Resimde algılanan, pus içindeki her yönün sonsuz sayıda sürüp gidiyor olmasıdır. Turner’in açık kompozisyonları yüce estetiğindeki en belirgin özelliğidir. Turner’in resimlerinde gözün algılayamadığı sınırlar, kaybolan perspektif ve sınırsızlaşan kadraj, onun resimleri aracılığıyla yüceliğe ulaşma çabasının bir göstergesidir.
“Yağmur, Buhar ve Hız” isimli Goethe’nin, tamamlayıcı renk etkileşimlerini kullanan Turner’in resminde, imgenin bütün olarak algılanması hemen hemen olanak dışıdır. Onun dış dünyadaki nesneleri temsile dayanmayan görme biçiminde imge, bütün yüzeylerdeki renk ve ışığın devinim halinde birbiriyle kaynaştığı yansımalardan ibarettir. Boşlukta yayılan ışığın sonsuz sayıdaki kırılımı ile meydana getirdiği görsel soyutlamaları, resme konu olan görüntülerin, kalıcı olmayan renklerine dair gözlemlerin, duyumların tespitidir.

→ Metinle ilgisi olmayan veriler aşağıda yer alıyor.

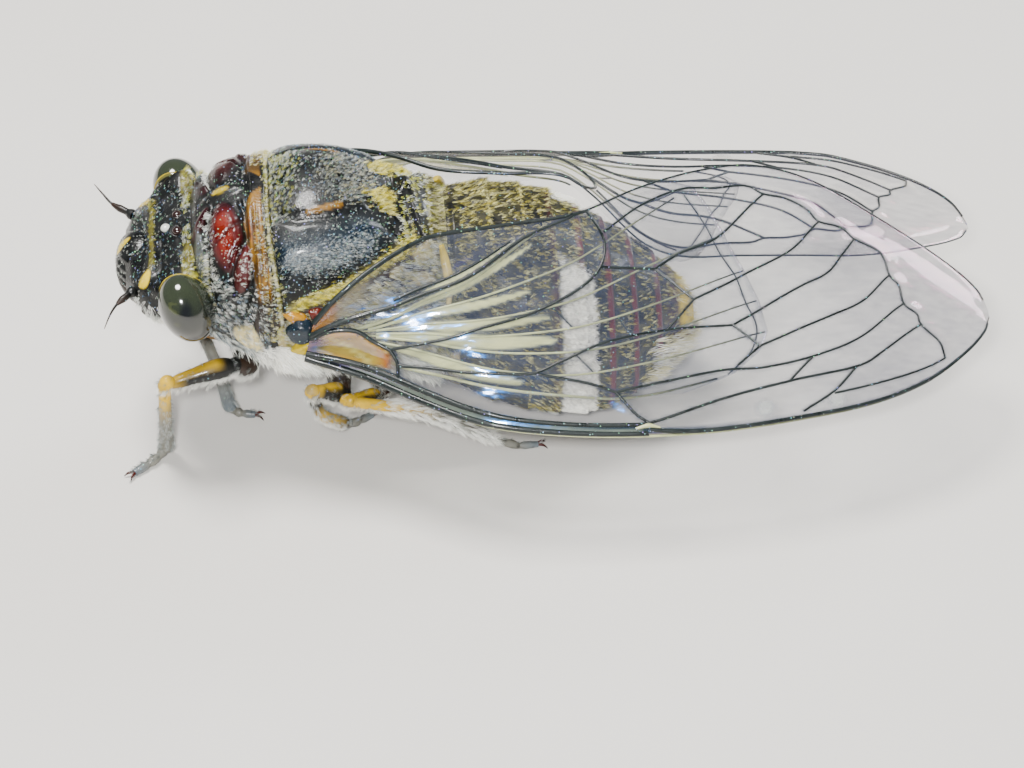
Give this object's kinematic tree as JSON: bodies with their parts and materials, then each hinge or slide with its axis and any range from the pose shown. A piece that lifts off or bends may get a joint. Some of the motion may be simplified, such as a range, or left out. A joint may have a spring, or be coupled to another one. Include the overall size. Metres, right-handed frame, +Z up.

Ulaşmaya çalıştığı yüce estetiği ile sanatçı resimlerinde heybetli dağları, suda yansıyan ışığı, yağmuru, fırtınayı, sisin puslu görüntüsünü kendi ruhsal durumuna göre yansıtmıştır. Resimleriyle gözün algıladığı gerçeklik ile ruhun algıladığı gerçeklik arasında o “an”a dair bir köprü kurmuştur. Resim yaparken hissettiği heyecanı ve telaşı, her bir resmi için benzerini olanaklı kılsa da, birebir kopyasını imkânsız kılmıştır.